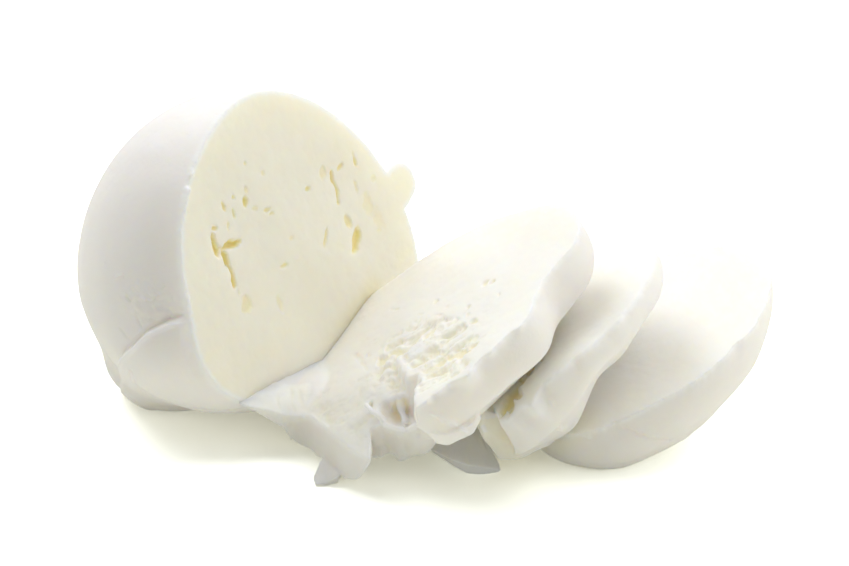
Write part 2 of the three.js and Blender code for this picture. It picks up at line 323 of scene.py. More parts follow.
def hollow(flat, at, halves, turn, depth, ragged=0.3, wall=0.3):
    """Depth of one hole. Wall is the share of its half-width that the slope takes."""
    angle = math.radians(turn)
    east, north = (flat - at).T
    near = np.hypot(east, north) < 1.8 * max(halves)
    along = east[near] * math.cos(angle) + north[near] * math.sin(angle)
    over = north[near] * math.cos(angle) - east[near] * math.sin(angle)
    rough = np.column_stack([flat[near], np.full(near.sum(), 3.0 * sum(at))])
    reach = np.hypot(along / halves[0], over / halves[1]) + ragged * fractal(rough, 1.5, 3, seed=2) * 1.6
    total = np.zeros(len(flat))
    total[near] = depth * smoothstep(reach, 1 + wall / 2, 1 - wall / 2)
    return total


def distance_to_chain(flat, corners):
    """How far each point is from a chain of straight stretches."""
    corners = np.asarray(corners, float)
    away = []
    for start, end in zip(corners, corners[1:]):
        step = end - start
        part = np.clip((flat - start) @ step / (step @ step), 0, 1)
        away.append(np.linalg.norm(flat - start - part[:, None] * step, axis=1))
    return np.min(away, axis=0)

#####

◆ **AIM OF THE EXERCISE**: Reproduce only the lines from the top of the material through the one bearing "return total", each exactly as it stands.

◆ **WORKED SOLUTION**:
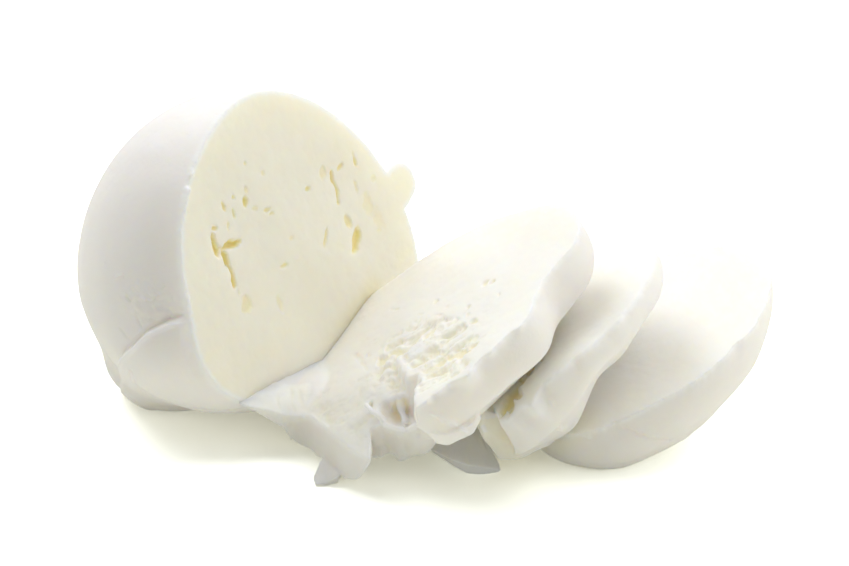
Write part 2 of the three.js and Blender code for this picture. It picks up at line 323 of scene.py. More parts follow.
def hollow(flat, at, halves, turn, depth, ragged=0.3, wall=0.3):
    """Depth of one hole. Wall is the share of its half-width that the slope takes."""
    angle = math.radians(turn)
    east, north = (flat - at).T
    near = np.hypot(east, north) < 1.8 * max(halves)
    along = east[near] * math.cos(angle) + north[near] * math.sin(angle)
    over = north[near] * math.cos(angle) - east[near] * math.sin(angle)
    rough = np.column_stack([flat[near], np.full(near.sum(), 3.0 * sum(at))])
    reach = np.hypot(along / halves[0], over / halves[1]) + ragged * fractal(rough, 1.5, 3, seed=2) * 1.6
    total = np.zeros(len(flat))
    total[near] = depth * smoothstep(reach, 1 + wall / 2, 1 - wall / 2)
    return total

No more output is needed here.